**** EXERCISE INPUTS
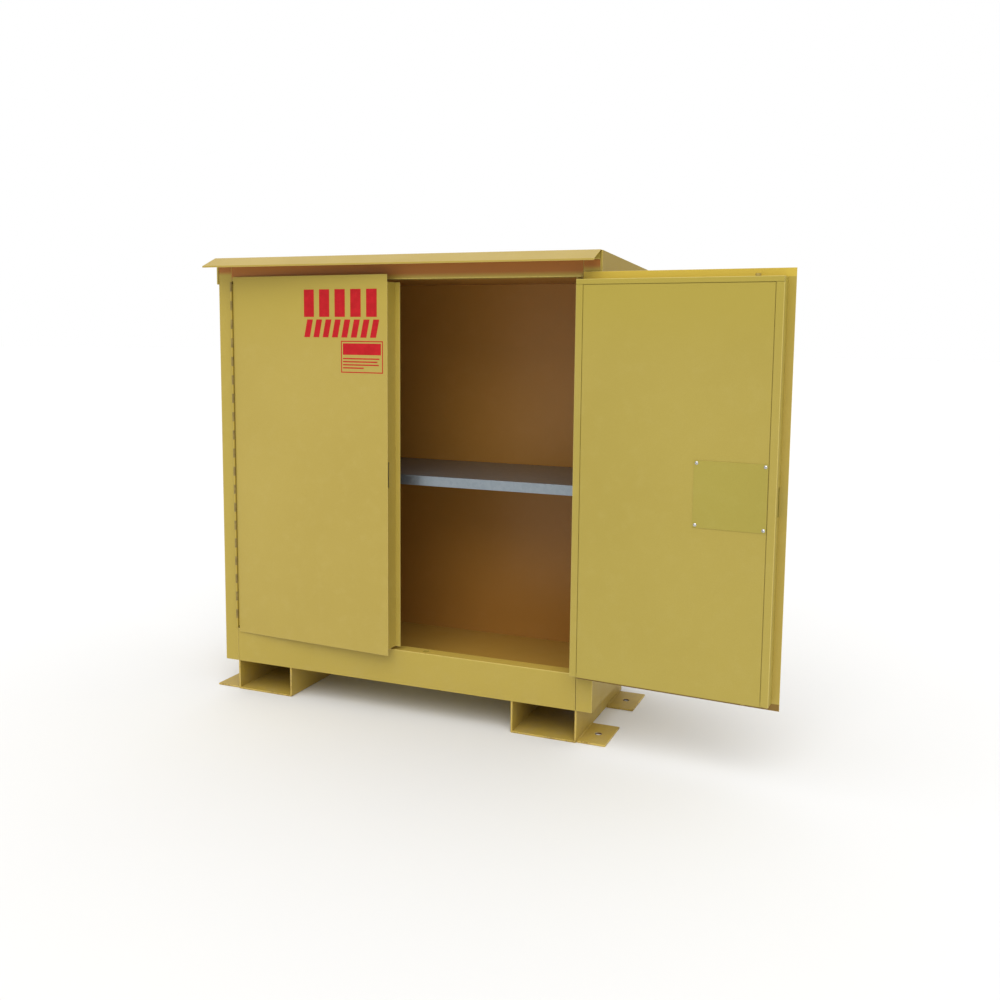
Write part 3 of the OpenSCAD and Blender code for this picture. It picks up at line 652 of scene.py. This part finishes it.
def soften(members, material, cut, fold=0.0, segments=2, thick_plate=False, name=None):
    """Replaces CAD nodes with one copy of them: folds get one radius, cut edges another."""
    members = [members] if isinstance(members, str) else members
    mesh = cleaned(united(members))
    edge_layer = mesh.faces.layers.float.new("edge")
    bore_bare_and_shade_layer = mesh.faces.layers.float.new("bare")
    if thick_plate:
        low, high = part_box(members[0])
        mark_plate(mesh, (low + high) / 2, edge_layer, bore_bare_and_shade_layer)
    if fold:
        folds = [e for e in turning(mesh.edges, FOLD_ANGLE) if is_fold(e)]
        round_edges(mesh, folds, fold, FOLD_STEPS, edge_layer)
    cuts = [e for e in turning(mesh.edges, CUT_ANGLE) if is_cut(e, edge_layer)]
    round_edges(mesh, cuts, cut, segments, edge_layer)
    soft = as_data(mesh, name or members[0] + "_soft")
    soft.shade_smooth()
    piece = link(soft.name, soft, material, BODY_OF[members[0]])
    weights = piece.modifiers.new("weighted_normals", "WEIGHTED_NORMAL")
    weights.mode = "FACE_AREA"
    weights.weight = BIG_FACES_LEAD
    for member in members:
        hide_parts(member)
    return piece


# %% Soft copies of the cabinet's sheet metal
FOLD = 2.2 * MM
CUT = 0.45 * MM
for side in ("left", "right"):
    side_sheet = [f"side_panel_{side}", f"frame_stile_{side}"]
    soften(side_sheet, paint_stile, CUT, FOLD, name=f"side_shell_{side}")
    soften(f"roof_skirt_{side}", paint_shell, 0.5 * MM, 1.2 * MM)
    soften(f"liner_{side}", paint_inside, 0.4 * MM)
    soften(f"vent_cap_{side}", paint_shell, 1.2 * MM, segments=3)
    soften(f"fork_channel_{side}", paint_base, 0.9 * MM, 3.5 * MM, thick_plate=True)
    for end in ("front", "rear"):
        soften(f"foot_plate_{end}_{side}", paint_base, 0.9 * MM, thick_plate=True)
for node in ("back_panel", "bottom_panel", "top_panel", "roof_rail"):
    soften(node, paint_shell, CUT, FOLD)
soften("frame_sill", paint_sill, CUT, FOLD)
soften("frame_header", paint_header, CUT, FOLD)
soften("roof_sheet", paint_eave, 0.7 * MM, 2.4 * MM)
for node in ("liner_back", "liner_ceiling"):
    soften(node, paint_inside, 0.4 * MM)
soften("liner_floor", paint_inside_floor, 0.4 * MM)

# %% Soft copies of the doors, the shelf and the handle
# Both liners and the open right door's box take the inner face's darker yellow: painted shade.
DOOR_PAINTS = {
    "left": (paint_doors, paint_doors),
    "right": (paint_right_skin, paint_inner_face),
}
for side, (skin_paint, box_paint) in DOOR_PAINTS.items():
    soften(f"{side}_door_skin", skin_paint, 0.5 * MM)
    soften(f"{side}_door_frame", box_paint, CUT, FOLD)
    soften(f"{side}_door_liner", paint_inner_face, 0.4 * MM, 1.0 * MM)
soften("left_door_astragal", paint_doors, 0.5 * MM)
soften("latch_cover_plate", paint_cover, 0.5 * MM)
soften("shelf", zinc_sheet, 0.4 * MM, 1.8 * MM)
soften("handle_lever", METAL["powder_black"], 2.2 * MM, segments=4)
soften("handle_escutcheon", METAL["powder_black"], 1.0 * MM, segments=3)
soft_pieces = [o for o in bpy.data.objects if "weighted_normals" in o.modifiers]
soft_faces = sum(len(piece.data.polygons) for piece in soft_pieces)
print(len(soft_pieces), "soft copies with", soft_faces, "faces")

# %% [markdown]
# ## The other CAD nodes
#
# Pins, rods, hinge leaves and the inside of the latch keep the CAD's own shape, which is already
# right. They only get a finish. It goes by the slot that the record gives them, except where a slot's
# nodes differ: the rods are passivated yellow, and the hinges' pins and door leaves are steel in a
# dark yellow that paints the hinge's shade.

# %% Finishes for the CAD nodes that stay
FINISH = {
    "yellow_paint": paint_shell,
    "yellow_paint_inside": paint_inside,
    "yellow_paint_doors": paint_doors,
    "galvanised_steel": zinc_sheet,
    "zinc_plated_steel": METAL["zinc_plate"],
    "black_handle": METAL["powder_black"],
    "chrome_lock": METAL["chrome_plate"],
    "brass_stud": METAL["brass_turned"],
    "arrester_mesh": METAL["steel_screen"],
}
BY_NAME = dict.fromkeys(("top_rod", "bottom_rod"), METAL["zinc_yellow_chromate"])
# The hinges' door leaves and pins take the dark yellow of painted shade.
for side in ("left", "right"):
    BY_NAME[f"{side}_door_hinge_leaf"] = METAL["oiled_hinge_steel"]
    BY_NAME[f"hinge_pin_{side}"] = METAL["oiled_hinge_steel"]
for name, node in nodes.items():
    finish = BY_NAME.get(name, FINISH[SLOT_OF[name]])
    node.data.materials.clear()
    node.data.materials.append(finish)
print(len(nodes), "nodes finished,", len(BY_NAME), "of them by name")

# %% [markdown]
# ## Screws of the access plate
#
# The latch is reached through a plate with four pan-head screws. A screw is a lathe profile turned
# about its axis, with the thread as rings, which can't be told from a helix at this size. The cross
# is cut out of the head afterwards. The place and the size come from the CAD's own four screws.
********
**** EXERCISE INPUTS
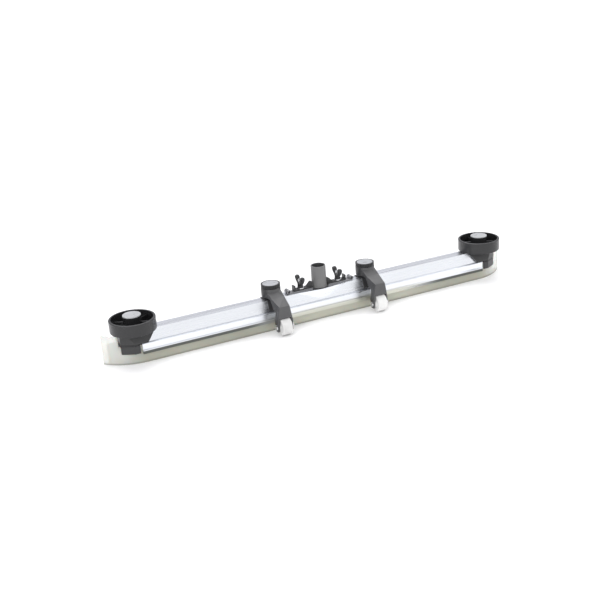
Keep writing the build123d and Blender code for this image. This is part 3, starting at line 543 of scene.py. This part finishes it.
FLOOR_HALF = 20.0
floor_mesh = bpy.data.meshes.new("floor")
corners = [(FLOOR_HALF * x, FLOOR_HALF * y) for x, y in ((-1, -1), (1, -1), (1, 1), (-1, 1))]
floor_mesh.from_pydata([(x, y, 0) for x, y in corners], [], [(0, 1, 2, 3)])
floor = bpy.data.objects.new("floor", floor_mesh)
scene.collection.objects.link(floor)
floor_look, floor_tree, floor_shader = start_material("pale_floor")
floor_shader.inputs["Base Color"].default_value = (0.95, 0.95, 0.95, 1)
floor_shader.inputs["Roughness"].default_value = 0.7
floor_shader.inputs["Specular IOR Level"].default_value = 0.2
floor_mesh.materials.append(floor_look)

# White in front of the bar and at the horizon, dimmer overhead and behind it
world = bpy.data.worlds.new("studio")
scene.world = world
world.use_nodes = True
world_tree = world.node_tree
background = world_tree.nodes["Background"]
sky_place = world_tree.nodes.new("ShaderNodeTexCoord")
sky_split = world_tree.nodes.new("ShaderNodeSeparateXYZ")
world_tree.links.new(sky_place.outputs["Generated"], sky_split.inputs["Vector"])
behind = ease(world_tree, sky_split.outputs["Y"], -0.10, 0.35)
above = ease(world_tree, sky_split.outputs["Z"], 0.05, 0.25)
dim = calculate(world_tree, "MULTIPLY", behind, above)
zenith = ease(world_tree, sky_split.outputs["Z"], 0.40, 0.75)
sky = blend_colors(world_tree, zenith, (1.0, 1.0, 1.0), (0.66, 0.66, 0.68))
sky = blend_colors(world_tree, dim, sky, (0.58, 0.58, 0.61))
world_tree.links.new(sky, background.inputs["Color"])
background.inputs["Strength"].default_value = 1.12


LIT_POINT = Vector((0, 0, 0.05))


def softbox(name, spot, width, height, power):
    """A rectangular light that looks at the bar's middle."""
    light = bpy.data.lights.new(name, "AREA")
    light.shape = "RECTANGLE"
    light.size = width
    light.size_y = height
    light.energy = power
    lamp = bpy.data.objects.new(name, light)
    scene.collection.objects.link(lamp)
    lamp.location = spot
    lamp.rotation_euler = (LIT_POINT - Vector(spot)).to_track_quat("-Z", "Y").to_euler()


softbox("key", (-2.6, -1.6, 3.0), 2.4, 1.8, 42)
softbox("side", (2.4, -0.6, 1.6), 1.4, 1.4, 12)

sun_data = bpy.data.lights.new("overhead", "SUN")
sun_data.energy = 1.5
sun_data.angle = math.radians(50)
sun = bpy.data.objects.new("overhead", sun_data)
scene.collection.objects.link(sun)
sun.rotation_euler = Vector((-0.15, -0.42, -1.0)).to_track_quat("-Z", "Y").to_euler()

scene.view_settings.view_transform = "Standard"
********
**** EXERCISE INPUTS
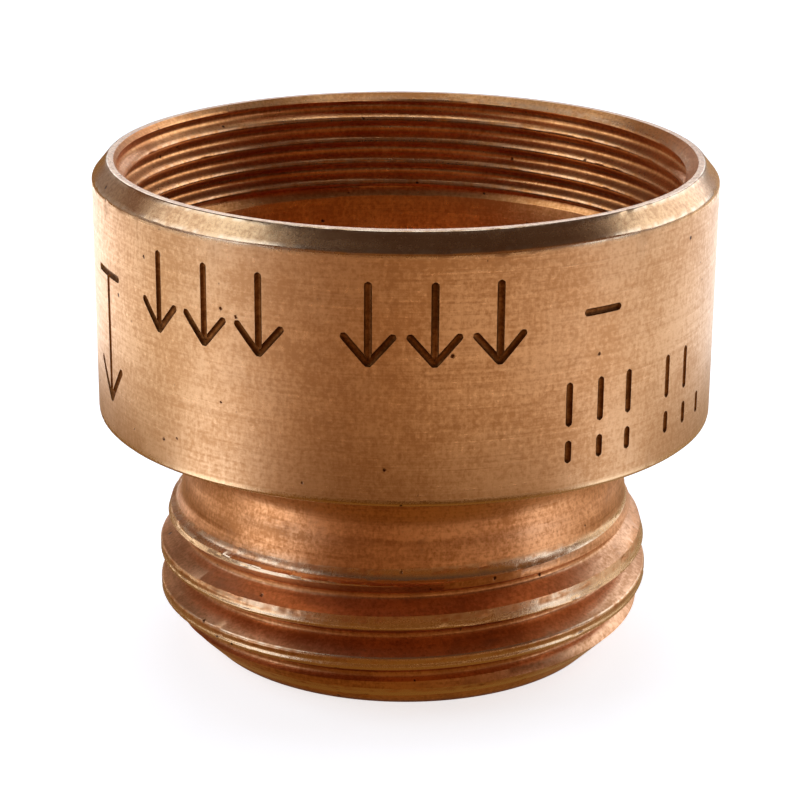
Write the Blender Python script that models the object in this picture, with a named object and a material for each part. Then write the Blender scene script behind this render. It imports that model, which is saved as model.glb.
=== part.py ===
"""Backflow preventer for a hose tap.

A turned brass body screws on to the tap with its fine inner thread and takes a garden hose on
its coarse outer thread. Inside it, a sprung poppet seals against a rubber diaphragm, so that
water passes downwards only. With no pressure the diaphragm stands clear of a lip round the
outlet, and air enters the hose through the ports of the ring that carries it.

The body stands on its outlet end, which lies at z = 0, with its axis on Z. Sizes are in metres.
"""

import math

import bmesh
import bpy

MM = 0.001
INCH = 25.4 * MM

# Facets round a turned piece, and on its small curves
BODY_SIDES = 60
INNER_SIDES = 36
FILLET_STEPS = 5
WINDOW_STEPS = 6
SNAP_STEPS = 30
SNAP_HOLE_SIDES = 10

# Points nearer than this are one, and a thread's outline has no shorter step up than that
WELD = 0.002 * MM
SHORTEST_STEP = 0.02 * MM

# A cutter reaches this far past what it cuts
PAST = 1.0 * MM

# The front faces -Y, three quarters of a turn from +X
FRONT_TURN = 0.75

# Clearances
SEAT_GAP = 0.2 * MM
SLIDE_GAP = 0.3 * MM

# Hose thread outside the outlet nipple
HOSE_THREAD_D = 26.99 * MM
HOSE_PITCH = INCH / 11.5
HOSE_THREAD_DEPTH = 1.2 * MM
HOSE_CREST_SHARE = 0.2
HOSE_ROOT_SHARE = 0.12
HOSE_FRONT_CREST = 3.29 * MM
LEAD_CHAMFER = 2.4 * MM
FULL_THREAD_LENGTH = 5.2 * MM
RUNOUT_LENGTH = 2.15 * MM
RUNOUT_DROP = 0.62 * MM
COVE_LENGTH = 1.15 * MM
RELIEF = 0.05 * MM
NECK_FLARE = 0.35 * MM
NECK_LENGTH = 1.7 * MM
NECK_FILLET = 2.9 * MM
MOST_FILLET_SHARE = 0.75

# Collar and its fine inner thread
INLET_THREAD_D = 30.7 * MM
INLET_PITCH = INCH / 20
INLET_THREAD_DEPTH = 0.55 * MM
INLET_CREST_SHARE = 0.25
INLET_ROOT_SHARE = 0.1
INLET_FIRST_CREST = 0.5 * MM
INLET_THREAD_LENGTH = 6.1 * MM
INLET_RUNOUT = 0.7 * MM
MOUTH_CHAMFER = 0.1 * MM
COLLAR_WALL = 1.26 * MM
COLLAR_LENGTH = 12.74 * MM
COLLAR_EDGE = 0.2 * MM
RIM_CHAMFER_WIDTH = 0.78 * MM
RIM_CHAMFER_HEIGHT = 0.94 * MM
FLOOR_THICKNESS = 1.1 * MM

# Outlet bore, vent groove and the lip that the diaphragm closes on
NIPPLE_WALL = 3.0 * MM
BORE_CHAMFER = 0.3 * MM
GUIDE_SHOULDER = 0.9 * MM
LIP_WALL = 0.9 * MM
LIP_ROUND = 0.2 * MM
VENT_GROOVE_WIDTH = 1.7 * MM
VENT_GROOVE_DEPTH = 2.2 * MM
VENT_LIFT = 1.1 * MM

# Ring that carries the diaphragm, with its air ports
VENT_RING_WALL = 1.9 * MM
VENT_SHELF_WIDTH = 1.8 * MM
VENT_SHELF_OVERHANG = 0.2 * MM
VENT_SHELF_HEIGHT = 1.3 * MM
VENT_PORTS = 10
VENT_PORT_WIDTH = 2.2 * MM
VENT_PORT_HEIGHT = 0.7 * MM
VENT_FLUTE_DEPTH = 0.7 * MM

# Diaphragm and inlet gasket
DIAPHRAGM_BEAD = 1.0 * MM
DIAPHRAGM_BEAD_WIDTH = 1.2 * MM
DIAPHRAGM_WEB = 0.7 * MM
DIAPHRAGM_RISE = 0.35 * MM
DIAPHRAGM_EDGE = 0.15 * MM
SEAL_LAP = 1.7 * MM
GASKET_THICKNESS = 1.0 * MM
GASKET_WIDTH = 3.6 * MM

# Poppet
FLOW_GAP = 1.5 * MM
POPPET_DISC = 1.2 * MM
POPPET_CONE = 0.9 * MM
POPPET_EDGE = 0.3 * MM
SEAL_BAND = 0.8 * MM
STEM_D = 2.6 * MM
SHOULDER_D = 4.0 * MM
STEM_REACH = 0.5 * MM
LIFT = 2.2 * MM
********
(GOAL) Select and copy every line from the records that includes the word "code".

(CORRECT OUTPUT)
Write part 3 of the OpenSCAD and Blender code for this picture. It picks up at line 652 of scene.py. This part finishes it.
Keep writing the build123d and Blender code for this image. This is part 3, starting at line 543 of scene.py. This part finishes it.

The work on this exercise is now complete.